In one of the Tesco samples analysed, nearly a third of the meat was horse flesh.

So why did it take enquiries by Irish food standards investigators to uncover this? Why wasn’t it picked up by the retailers’ own quality control testing?

There is no suggestion the supermarkets knew about this and to prove the point, it would be no surprise if their suppliers were now thrown to the wolves.

If the suppliers are lucky, they will simply be inundated with new regulations and requirements, but in reality some will be lucky to stay in business.

We don’t have a culture of eating horse meat in this country and we shouldn’t be fed it without our knowledge. But it’s not hard to understand how it happened.

Iceland supermarket is currently advertising eight beefburgers for £1. That’s 12.5p each. How can burgers be so cheap while still allowing the producer and the retailer to make a profit?

We don’t have enough meat production to satisfy a burgeoning world population and yet we are competing to see who can sell it cheapest. The current situation is madness and if anything good comes out of the horse burger scandal, it will be a growing realisation that things need to change.

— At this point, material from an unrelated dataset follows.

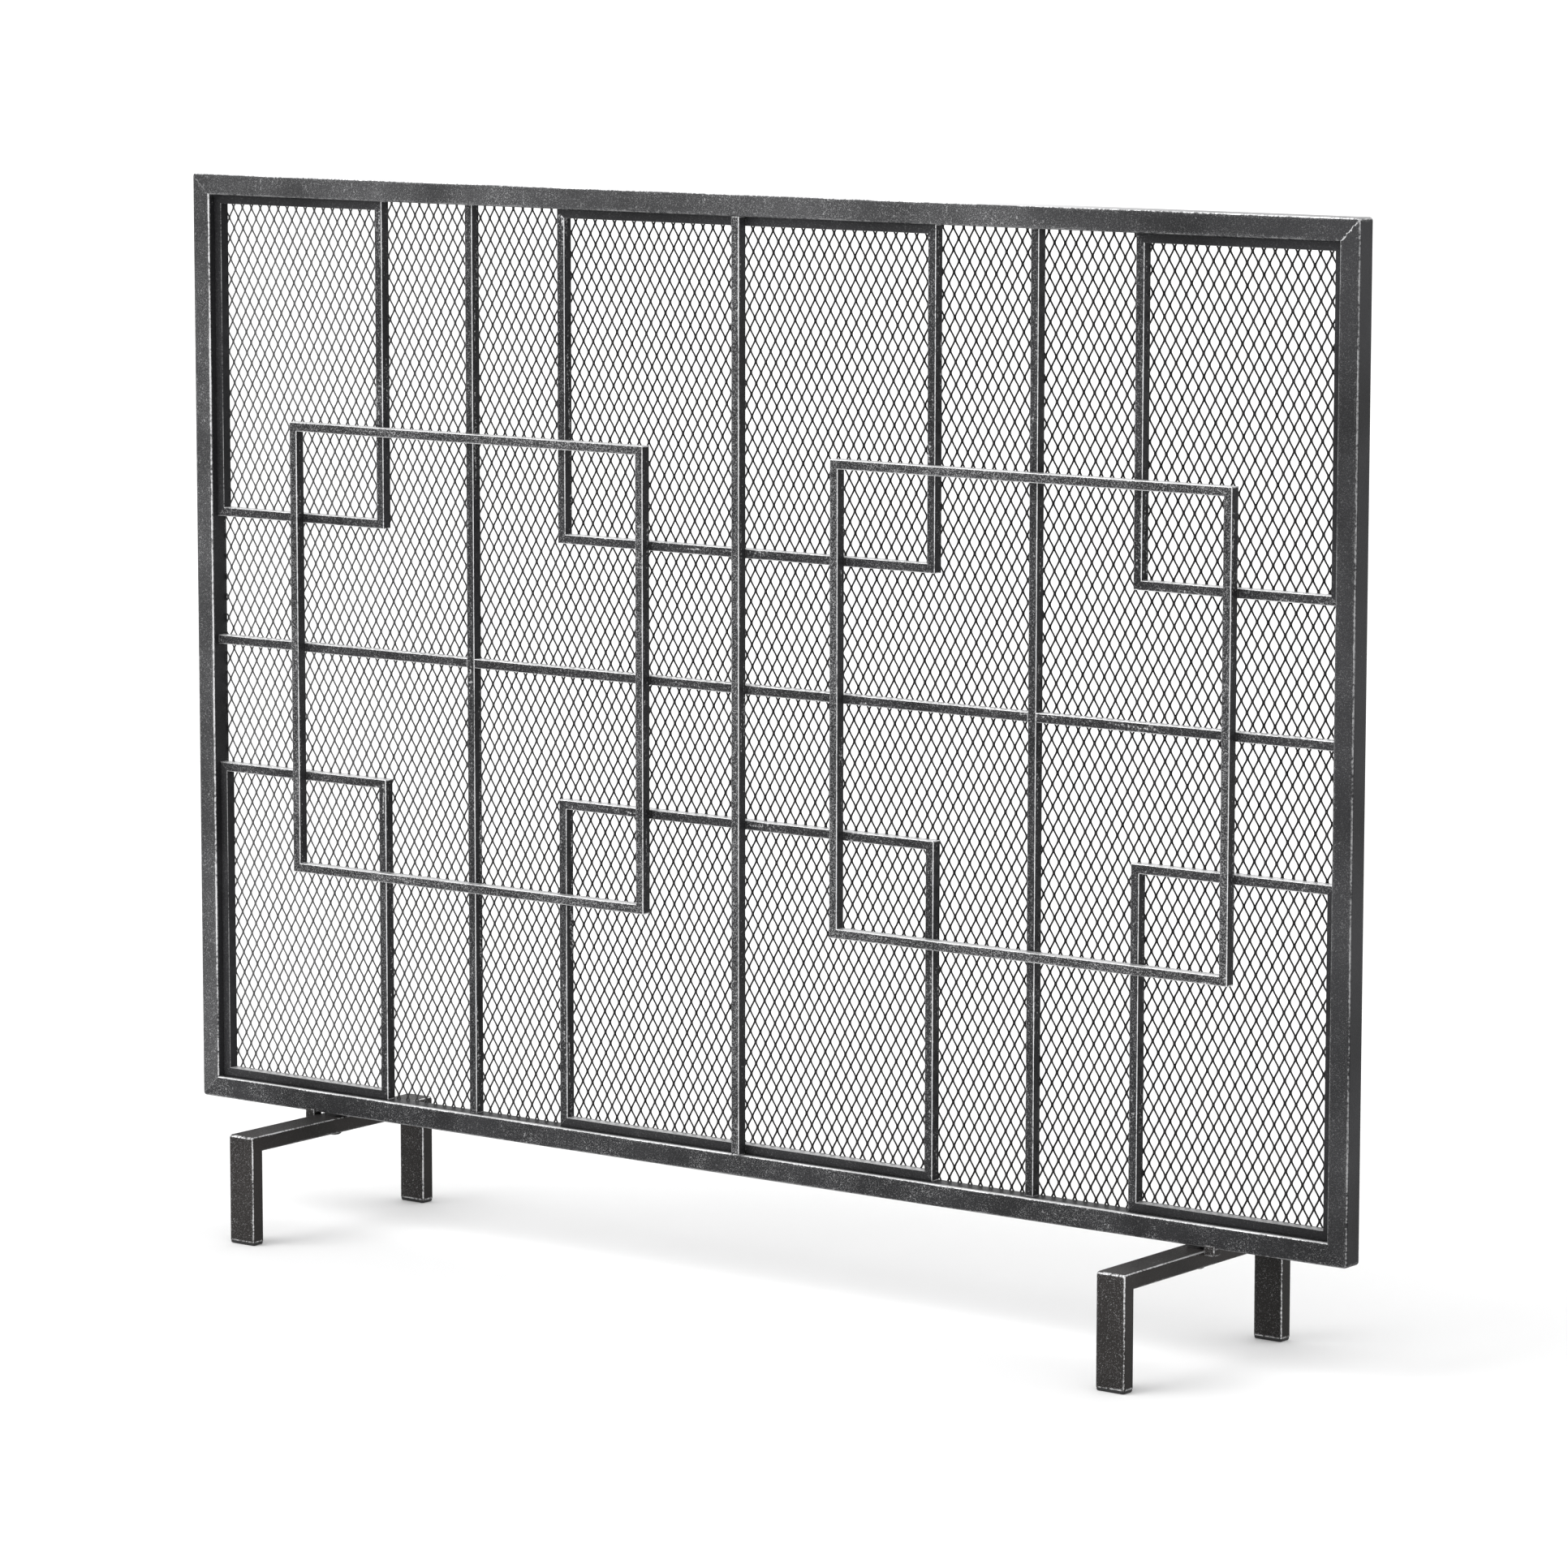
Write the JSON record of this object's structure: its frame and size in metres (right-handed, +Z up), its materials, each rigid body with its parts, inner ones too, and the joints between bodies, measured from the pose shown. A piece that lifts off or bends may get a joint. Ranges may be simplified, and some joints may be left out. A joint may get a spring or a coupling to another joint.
{
  "type": "fireplace screen",
  "caption": "Free-standing single-panel fireplace screen: square tube frame, two-layer bar lattice over expanded mesh, on two inverted-U feet.",
  "frame": {"origin": "on the floor in the middle between the four legs, level with the undersides of the glides", "axes": "+X along the screen's width, +Y towards the fire, -Y the room side, +Z up"},
  "size_m": [0.965, 0.1942, 0.739],
  "materials": {
    "frame_finish": "hammered graphite with rubbed silver edges",
    "lattice_finish": "hammered graphite with rubbed silver edges",
    "foot_finish": "hammered graphite with rubbed silver edges",
    "mesh_finish": "satin dark graphite",
    "glide_plastic": "matte",
    "screw_black": "black oxide, satin",
    "rivet_nut_black": "black plated, satin"
  },
  "bodies": {
    "root": {"centre_lower_bottom_bar": "lattice_finish", "centre_lower_left_bar": "lattice_finish", "centre_lower_right_bar": "lattice_finish", "centre_lower_top_bar": "lattice_finish", "centre_upper_bottom_bar": "lattice_finish", "centre_upper_left_bar": "lattice_finish", "centre_upper_right_bar": "lattice_finish", "centre_upper_top_bar": "lattice_finish", "centre_upright": "lattice_finish", "corner_lower_left_bottom_bar": "lattice_finish", "corner_lower_left_left_bar": "lattice_finish", "corner_lower_left_right_bar": "lattice_finish", "corner_lower_left_top_bar": "lattice_finish", "corner_lower_right_bottom_bar": "lattice_finish", "corner_lower_right_left_bar": "lattice_finish", "corner_lower_right_right_bar": "lattice_finish", "corner_lower_right_top_bar": "lattice_finish", "corner_upper_left_bottom_bar": "lattice_finish", "corner_upper_left_left_bar": "lattice_finish", "corner_upper_left_right_bar": "lattice_finish", "corner_upper_left_top_bar": "lattice_finish", "corner_upper_right_bottom_bar": "lattice_finish", "corner_upper_right_left_bar": "lattice_finish", "corner_upper_right_right_bar": "lattice_finish", "corner_upper_right_top_bar": "lattice_finish", "foot_rivet_nuts": "rivet_nut_black", "foot_screws": "screw_black", "frame_bottom_tube": "frame_finish", "frame_left_tube": "frame_finish", "frame_right_tube": "frame_finish", "frame_top_tube": "frame_finish", "front_left_bottom_bar": "lattice_finish", "front_left_left_bar": "lattice_finish", "front_left_right_bar": "lattice_finish", "front_left_top_bar": "lattice_finish", "front_right_bottom_bar": "lattice_finish", "front_right_left_bar": "lattice_finish", "front_right_right_bar": "lattice_finish", "front_right_top_bar": "lattice_finish", "left_foot_crossbar": "foot_finish", "left_foot_front_leg": "foot_finish", "left_foot_rear_leg": "foot_finish", "left_foot_stop_lug": "foot_finish", "left_front_glide": "glide_plastic", "left_rear_glide": "glide_plastic", "mesh_panel": "mesh_finish", "middle_rail_centre": "lattice_finish", "middle_rail_left": "lattice_finish", "middle_rail_right": "lattice_finish", "right_foot_crossbar": "foot_finish", "right_foot_front_leg": "foot_finish", "right_foot_rear_leg": "foot_finish", "right_foot_stop_lug": "foot_finish", "right_front_glide": "glide_plastic", "right_rear_glide": "glide_plastic", "upright_left": "lattice_finish", "upright_right": "lattice_finish"}
  },
  "joints": []
}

Since the end of rationing after the Second World War, Britain has been obsessed with cheap food. Despite recent rises, we still pay proportionally less for what we eat than at any time for generations.

Unless in the future we’re prepared to have it mixed up with horse meat or injected with water to bulk it out, we simply can’t expect meat or chicken to be as cheap as it is now.

Hugh Grierson Organics supplies quality meat but not to the supermarkets. Owner Sascha Grierson agrees shopping habits need to change.

“Let’s eat less meat and make it better quality,” she says. “It makes a huge difference to independent businesses like us if small numbers of shoppers change their buying habits in small ways.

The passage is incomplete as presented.